Entering the switchbacks.

In the photo above, taken just after Supai Tunnel, you can see the young hikers and the bridge in the distance.  Many of the day hikers descended to the bridge and then returned, but one experienced hiker we ran into pointed out that the view is pretty similar from this photo point to the bridge, so the additional hiking really is not necessary to get the feel of this part of the trail.  We descended slower than the young guys, but still passed a backpacker that we had encountered at Supai on the way up.  He was headed to Cottonwood Campground and eventually made it - much slower than we had hiked.

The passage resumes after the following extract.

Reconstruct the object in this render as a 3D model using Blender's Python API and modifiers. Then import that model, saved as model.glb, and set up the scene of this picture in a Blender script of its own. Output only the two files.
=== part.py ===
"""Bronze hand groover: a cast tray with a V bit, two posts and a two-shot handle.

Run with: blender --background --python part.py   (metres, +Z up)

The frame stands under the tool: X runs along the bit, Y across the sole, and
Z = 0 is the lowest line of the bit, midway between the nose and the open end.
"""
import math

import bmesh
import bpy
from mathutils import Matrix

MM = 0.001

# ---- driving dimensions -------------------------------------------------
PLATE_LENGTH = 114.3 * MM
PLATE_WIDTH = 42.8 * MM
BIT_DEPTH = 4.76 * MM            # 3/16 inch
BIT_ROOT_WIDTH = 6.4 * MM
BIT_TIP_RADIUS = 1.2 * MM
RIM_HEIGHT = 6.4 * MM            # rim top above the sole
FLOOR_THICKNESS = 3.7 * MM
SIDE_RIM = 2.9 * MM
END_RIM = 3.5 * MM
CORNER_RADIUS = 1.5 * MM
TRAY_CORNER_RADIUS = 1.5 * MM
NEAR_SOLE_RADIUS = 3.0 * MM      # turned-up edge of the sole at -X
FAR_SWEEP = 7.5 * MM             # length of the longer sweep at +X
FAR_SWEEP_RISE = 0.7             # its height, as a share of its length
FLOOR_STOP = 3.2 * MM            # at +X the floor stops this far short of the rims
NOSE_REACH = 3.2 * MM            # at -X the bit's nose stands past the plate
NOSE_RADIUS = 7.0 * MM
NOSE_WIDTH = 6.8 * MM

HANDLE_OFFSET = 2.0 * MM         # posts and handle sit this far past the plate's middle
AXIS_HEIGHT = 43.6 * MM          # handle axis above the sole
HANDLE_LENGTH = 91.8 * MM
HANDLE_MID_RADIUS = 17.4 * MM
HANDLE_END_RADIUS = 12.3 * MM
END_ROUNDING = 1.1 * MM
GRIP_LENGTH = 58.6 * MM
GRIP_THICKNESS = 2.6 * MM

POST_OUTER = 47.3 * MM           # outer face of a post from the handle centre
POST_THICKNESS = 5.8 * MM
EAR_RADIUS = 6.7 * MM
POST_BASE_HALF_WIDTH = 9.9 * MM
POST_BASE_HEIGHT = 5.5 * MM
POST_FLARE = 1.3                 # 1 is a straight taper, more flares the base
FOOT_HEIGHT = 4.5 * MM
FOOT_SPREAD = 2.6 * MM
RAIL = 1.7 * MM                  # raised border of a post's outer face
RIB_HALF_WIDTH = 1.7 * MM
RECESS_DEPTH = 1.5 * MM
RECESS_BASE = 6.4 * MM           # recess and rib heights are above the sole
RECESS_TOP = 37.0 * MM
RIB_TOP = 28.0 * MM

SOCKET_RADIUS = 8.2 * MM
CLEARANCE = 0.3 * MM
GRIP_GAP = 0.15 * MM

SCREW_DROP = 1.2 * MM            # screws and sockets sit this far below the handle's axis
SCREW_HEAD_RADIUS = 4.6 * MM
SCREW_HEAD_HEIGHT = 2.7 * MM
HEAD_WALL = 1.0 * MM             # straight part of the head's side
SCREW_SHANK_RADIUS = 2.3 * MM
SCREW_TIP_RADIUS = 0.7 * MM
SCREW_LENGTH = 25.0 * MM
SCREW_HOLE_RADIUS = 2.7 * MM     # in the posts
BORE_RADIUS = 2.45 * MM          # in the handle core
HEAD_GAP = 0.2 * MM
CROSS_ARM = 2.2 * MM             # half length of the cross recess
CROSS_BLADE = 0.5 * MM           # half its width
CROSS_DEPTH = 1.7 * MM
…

And I did travel the side trail 0.6 miles to Roaring Springs - surprisingly encountering three other hikers on that short trip.  The trail was in rough shape and the privies were closed (though a ranger later told me he thinks that closure is just for 2020-21).  The area is sloped enough that I'm not sure where my group would have camped in 1974.  The only likely area is a small area once used as a mule rest. (Mules only go as far as Supai Tunnel at this point, so it has been unused for a while.)  Still, it was great to go back there and think about that night in my epic trip from so long ago.  Below are three views of Roaring Springs from my side hike.

Old Roaring Springs area.

The rest of the trip back was uneventful, and we really enjoyed the cold beers when we returned!  We also spent some time in the Roaring Springs Creek, soaking our muscles in the cold water.

Relaxing in the stream.

It was great to re-hike those miles from 1974 - they may have been my first ever backpacking miles as I don't remember ever actually backpacking in Boy Scouts in Illinois - Illinois does not present a lot of backpacking opportunities.  I am grateful for my original trip there and also for this year's return.

Day 4 description: Link.



  1. Great detailed account, Jeff! Glad you got to go, document, and enjoy!

  2. Thank you for sharing, we are planning on doing the Bright Angel trail in Oct. This was very informative.